● **Aim**:
Repeat exactly and only the lines from the line containing "cover_ring();" through the line containing "points = [vertex.co", both included.

● **Dataset section**:
◇ ◇ ◇ ◇

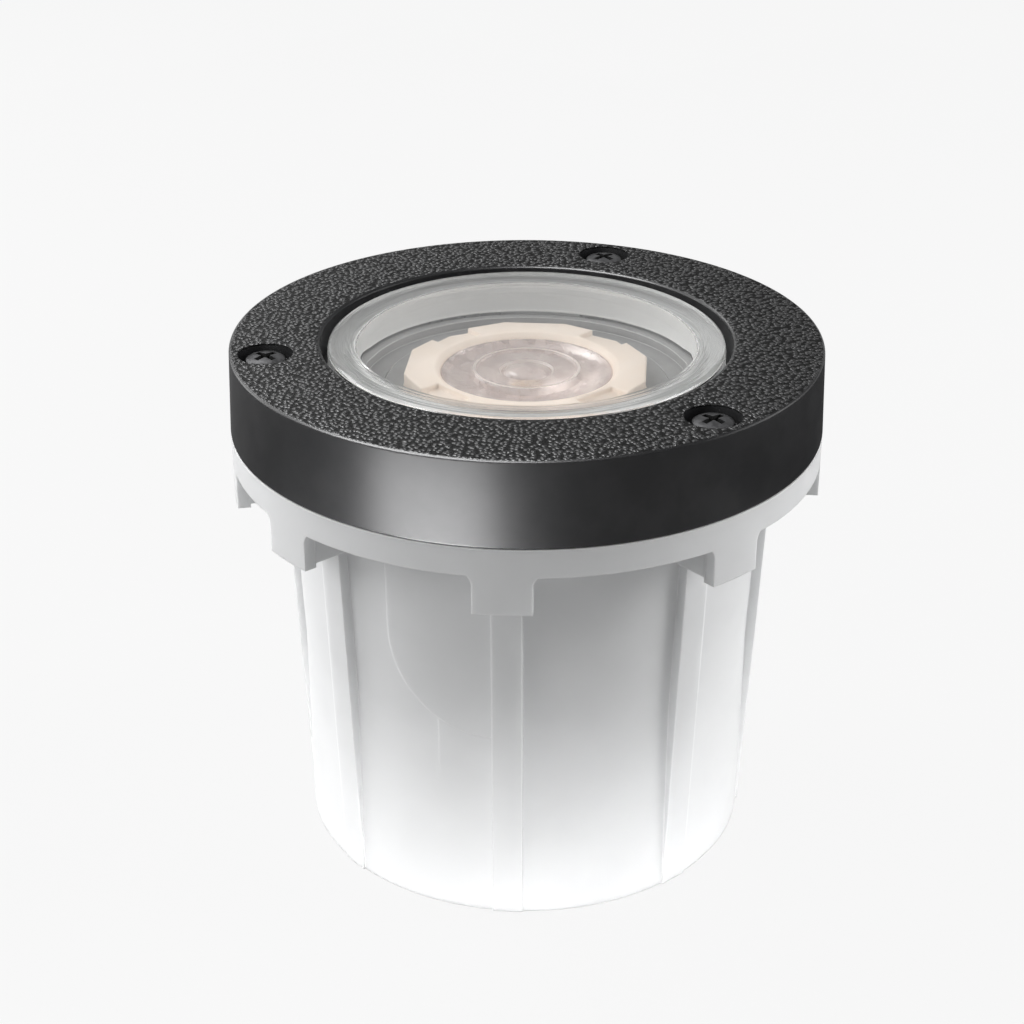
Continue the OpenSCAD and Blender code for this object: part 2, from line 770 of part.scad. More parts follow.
module lamp_holder() {
    color("#9fa1a1") difference() {
        intersection() {
            translate([0, 0, pivot_z]) sphere(r = ball_r);
            translate([-ball_flat_x, -ball_r, ball_low_z]) cube([2 * ball_flat_x, 2 * ball_r, ball_above_h + ball_below_h]);
        }
        translate([0, 0, ball_low_z - cut]) cylinder(r = holder_bore_r, h = ball_above_h + ball_below_h + 2 * cut);
        for (side = [0, 1]) mirror([side, 0, 0]) translate([ball_flat_x + cut, 0, pivot_z]) rotate([0, -90, 0])
            cylinder(r = pivot_d / 2 + pivot_gap, h = pivot_reach + lamp_gap + cut);
        for (side = [0, 1]) mirror([0, side, 0]) translate([0, strap_screw_y, ball_low_z - cut])
            cylinder(r = small_screw_d / 2 + thread_gap, h = small_screw_len);
    }
}

// Steel strap that hangs from the ball and carries the socket
module socket_strap() {
    leg_h = ball_low_z - strap_z;
    color("#b4b7ba") difference() {
        union() {
            translate([-strap_w / 2, -strap_in_y - strap_t, strap_z]) cube([strap_w, 2 * (strap_in_y + strap_t), strap_t]);
            for (side = [0, 1]) mirror([0, side, 0]) {
                translate([-strap_w / 2, strap_in_y, strap_z]) cube([strap_w, strap_t, leg_h]);
                translate([-strap_w / 2, strap_in_y, ball_low_z - strap_t]) cube([strap_w, strap_out_y - strap_in_y, strap_t]);
            }
        }
        for (side = [0, 1]) mirror([0, side, 0]) translate([0, strap_screw_y, ball_low_z - strap_t - cut])
            cylinder(r = small_screw_d / 2 + thread_gap, h = strap_t + 2 * cut);
        for (side = [0, 1]) mirror([side, 0, 0]) translate([socket_screw_x, 0, strap_z - cut])
            cylinder(r = socket_screw_d / 2 + thread_gap, h = strap_t + 2 * cut);
    }
}

module strap_screws() {
    color("#8f9295") for (side = [0, 1]) mirror([0, side, 0]) translate([0, strap_screw_y, ball_low_z - strap_t]) {
        cylinder(d = small_screw_d, h = small_screw_len - cut);
        translate([0, 0, -small_head_h]) cylinder(d = small_head_d, h = small_head_h);
    }
}

module lamp_socket() {
    color("#efece2") difference() {
        translate([-socket_w / 2, -socket_y / 2, socket_z]) cube([socket_w, socket_y, socket_h]);
        for (side = [0, 1]) mirror([side, 0, 0]) {
            translate([socket_screw_x, 0, socket_z - cut])
                cylinder(r = socket_screw_d / 2 + thread_gap, h = socket_h + 2 * cut);
            translate([socket_screw_x, 0, socket_z + socket_h - socket_head_h])
                cylinder(r = socket_head_d / 2 + thread_gap, h = socket_head_h + cut);
            translate([pin_pitch / 2, 0, socket_z + socket_h - pin_len - thread_gap])
                cylinder(r = pin_d / 2 + thread_gap, h = pin_len + cut);
        }
    }
}

module socket_screws() {
    color("#8f9295") for (side = [0, 1]) mirror([side, 0, 0]) translate([socket_screw_x, 0, strap_z]) {
        cylinder(d = socket_screw_d, h = strap_t + socket_h - socket_head_h / 2);
        translate([0, 0, strap_t + socket_h - socket_head_h]) cylinder(d = socket_head_d, h = socket_head_h);
    }
}

// Two leads that loop from the socket's side to the terminal block's end
module socket_leads() {
    high_z = socket_z + socket_h / 4;
    low_z = block_z + block_h / 2;
    bend_r = (high_z - low_z) / 2;
    bend_x = socket_w / 2 + lead_d;
    color("#7d2f2a") for (y = [-lead_pitch / 2, lead_pitch / 2]) translate([0, y, 0]) {
        translate([socket_w / 2, 0, high_z]) rotate([0, 90, 0]) cylinder(d = lead_d, h = bend_x - socket_w / 2);
        translate([bend_x, 0, high_z - bend_r]) rotate([90, 0, 0]) rotate([0, 0, -90])
            rotate_extrude(angle = 180) translate([bend_r, 0]) circle(d = lead_d);
        translate([block_w / 2, 0, low_z]) rotate([0, 90, 0]) cylinder(d = lead_d, h = bend_x - block_w / 2);
    }
}

module terminal_block() {
    entry_len = block_w / 3;
    screw_h = block_h / 3;
    color("#e9e6dc") difference() {
        translate([-block_w / 2, -block_y / 2, block_z]) cube([block_w, block_y, block_h]);
        for (y = [-lead_pitch / 2, lead_pitch / 2]) {
            translate([-block_w / 2 - cut, y, block_z + block_h / 2]) rotate([0, 90, 0]) cylinder(d = lead_d, h = entry_len + cut);
            for (x = [-block_w / 4, block_w / 4]) translate([x, y, block_z - cut])
                cylinder(r = small_head_d / 2 + thread_gap, h = screw_h + cut);
        }
    }
}

module terminal_screws() {
    screw_h = block_h / 3;
    color("#c2a35c") for (x = [-block_w / 4, block_w / 4], y = [-lead_pitch / 2, lead_pitch / 2])
        translate([x, y, block_z + thread_gap]) difference() {
            cylinder(d = small_head_d, h = screw_h - thread_gap);
            translate([-small_head_d, -lead_d / 4, -cut]) cube([2 * small_head_d, lead_d / 2, cut + lead_d / 3]);
        }
}

// Cream front ring of the lamp, with vents that are open to the outside
module lamp_collar() {
    vent_r = optic_r + optic_inset + vent_lip;
    vent_depth = (face_z - ball_top_z) / 3;
    color("#efe0cf") difference() {
        translate([0, 0, ball_top_z]) rotate([0, 0, half_turn / collar_sides])
            cylinder(r = collar_r, h = face_z - ball_top_z, $fn = collar_sides);
        translate([0, 0, ball_top_z - cut]) cylinder(r = optic_r + thread_gap, h = face_z - ball_top_z + 2 * cut);
        translate([0, 0, optic_top_z]) cylinder(r1 = optic_r + thread_gap, r2 = optic_r + optic_inset, h = optic_inset + thread_gap);
        for (k = [0 : vent_count - 1]) rotate([0, 0, vent_turn + 2 * half_turn * k / vent_count])
            translate([vent_r, -vent_w / 2, face_z - vent_depth]) cube([collar_r, vent_w, vent_depth + cut]);
    }
}

// Clear optic: a thin rim over a cone that narrows to the light source
module lamp_optic() {
    rim_z = optic_top_z - optic_rim_t;
    low_z = optic_top_z - optic_h;
    bead = optic_rim_t / 3;
    color([0.86, 0.80, 0.78, 0.6]) rotate_extrude() difference() {
        union() {
            polygon([[0, low_z], [optic_foot_r, low_z], [optic_r - optic_rim_t, rim_z], [optic_r, rim_z],
                [optic_r, optic_top_z], [0, optic_top_z]]);
            translate([optic_ring_r, optic_top_z]) circle(r = bead);
            intersection() {
                translate([0, optic_top_z - bead]) square([optic_eye_r, 3 * bead]);
                translate([0, optic_top_z - optic_eye_r]) circle(r = optic_eye_r + bead);
            }
        }
        translate([0, low_z - cut]) square([led_r, led_h + cut]);
    }
}

// Finned body of the lamp, open at the top for the optic and the board
module lamp_heat_sink() {
    cup_z = board_z;
    web_z = cup_z - sink_web;
    foot_r = sink_r * sink_foot_share;
    color("#c6c8ca") difference() {
        union() {
            translate([0, 0, web_z]) cylinder(r = sink_r, h = ball_top_z - web_z);
            translate([0, 0, sink_low_z]) cylinder(r1 = foot_r * sink_core_share, r2 = sink_r * sink_core_share, h = web_z - sink_low_z);
            intersection() {
                translate([0, 0, sink_low_z]) cylinder(r1 = foot_r, r2 = sink_r, h = web_z - sink_low_z);
                for (k = [0 : fin_count / 2 - 1]) rotate([0, 0, k * 360 / fin_count])
                    translate([-sink_r, -fin_t / 2, sink_low_z]) cube([sink_d, fin_t, web_z - sink_low_z]);
            }
        }
        translate([0, 0, cup_z]) cylinder(r = board_r + thread_gap, h = optic_h + led_h + board_t);
        translate([0, 0, optic_top_z - optic_rim_t]) cylinder(r = optic_r + thread_gap, h = optic_rim_t + cut);
    }
}

module led_board() {
    color("#f1f1ee") translate([0, 0, board_z]) cylinder(r = board_r, h = board_t);
}

module led_emitter() {
    color("#f2cf58") translate([0, 0, board_z + board_t]) cylinder(r = led_r - thread_gap, h = led_h);
}

// Plastic base that houses the driver
module lamp_base() {
    neck_h = base_h / 2;
    color("#ece9e0") difference() {
        union() {
            translate([0, 0, sink_low_z - neck_h]) cylinder(d = base_d, h = neck_h);
            intersection() {
                translate([0, 0, lamp_low_z]) cylinder(d1 = base_d - neck_h, d2 = base_d, h = base_h - neck_h);
                translate([-base_d / 2, -socket_y / 2, lamp_low_z]) cube([base_d, socket_y, base_h]);
            }
        }
        for (side = [0, 1]) mirror([side, 0, 0]) translate([pin_pitch / 2, 0, lamp_low_z - cut])
            cylinder(r = pin_d / 2 + thread_gap, h = neck_h + cut);
    }
}

module lamp_pins() {
    neck_h = base_h / 2;
    color("#d6d2c0") for (side = [0, 1]) mirror([side, 0, 0]) translate([pin_pitch / 2, 0, lamp_low_z - pin_len])
        cylinder(d = pin_d, h = pin_len + neck_h);
}

cover_ring();
cover_screws();
head_seals();
lens();
lens_gasket();
well_body();
cover_seal();
threaded_inserts();
retaining_ring();
gland_body();
gland_washer();
gland_locknut();
gland_grommet();
gland_cap();
turntable();
pivot_screws();
friction_washers();
lamp_holder();
socket_strap();
strap_screws();
lamp_socket();
socket_screws();
socket_leads();
terminal_block();
terminal_screws();
lamp_collar();
lamp_optic();
lamp_heat_sink();
led_board();
led_emitter();
lamp_base();
lamp_pins();
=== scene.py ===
# %% [markdown]
# # An in-ground well light
# A white plastic well is buried up to its rim, and a dark cast ring with a stepped glass lens closes it.
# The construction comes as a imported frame, and this lesson gives it the looks of the real thing.
# Everything is in metres. The foot stands on z = 0, the axis is Z and the front faces -Y.
# The frame is loaded rather than modelled again, so that the looks and the moving parts can't drift apart.

# %% Load the frame
import math

import bmesh
import bpy
from mathutils import Matrix, Vector


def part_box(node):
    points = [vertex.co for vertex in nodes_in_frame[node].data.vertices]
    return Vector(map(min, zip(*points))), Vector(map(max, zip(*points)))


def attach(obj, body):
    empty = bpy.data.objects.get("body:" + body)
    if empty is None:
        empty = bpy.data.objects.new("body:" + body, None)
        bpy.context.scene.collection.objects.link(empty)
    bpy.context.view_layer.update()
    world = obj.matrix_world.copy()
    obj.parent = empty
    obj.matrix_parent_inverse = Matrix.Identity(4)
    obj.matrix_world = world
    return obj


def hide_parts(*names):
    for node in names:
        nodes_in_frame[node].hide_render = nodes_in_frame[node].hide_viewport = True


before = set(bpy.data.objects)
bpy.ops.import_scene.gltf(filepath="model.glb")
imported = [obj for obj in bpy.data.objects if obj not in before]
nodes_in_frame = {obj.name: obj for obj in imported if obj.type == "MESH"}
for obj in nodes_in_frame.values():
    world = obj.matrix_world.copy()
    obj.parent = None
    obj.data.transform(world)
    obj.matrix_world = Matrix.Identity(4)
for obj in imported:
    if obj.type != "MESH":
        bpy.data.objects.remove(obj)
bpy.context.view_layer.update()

MM = 0.001
MERGE = 0.002 * MM

# %% [markdown]
# ## Sizes from the frame
# Each modelled piece takes the place of a solid in the frame, so its size is read from that solid's box.
# Typing the same sizes in again would work too, until one of them changes.
# What a box can't tell, such as a wall or a rounding, is a named value beside the piece.

# %% Read the main sizes
ring_low, ring_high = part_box("cover_ring")
screw_low, screw_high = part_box("cover_screws")
lens_low, lens_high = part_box("lens")
collar_low, collar_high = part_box("lamp_collar")
optic_low, optic_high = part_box("lamp_optic")
rim_r = ring_high.x
ring_top_z = ring_high.z
seat_z = ring_low.z
step_r = lens_high.x
crown_z = lens_high.z
step_low_z = lens_low.z
print("ring radius and top in mm:", round(rim_r / MM, 2), round(ring_top_z / MM, 2))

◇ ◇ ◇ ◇

● **Complete answer**:
cover_ring();
cover_screws();
head_seals();
lens();
lens_gasket();
well_body();
cover_seal();
threaded_inserts();
retaining_ring();
gland_body();
gland_washer();
gland_locknut();
gland_grommet();
gland_cap();
turntable();
pivot_screws();
friction_washers();
lamp_holder();
socket_strap();
strap_screws();
lamp_socket();
socket_screws();
socket_leads();
terminal_block();
terminal_screws();
lamp_collar();
lamp_optic();
lamp_heat_sink();
led_board();
led_emitter();
lamp_base();
lamp_pins();
=== scene.py ===
# %% [markdown]
# # An in-ground well light
# A white plastic well is buried up to its rim, and a dark cast ring with a stepped glass lens closes it.
# The construction comes as a imported frame, and this lesson gives it the looks of the real thing.
# Everything is in metres. The foot stands on z = 0, the axis is Z and the front faces -Y.
# The frame is loaded rather than modelled again, so that the looks and the moving parts can't drift apart.

# %% Load the frame
import math

import bmesh
import bpy
from mathutils import Matrix, Vector


def part_box(node):
    points = [vertex.co for vertex in nodes_in_frame[node].data.vertices]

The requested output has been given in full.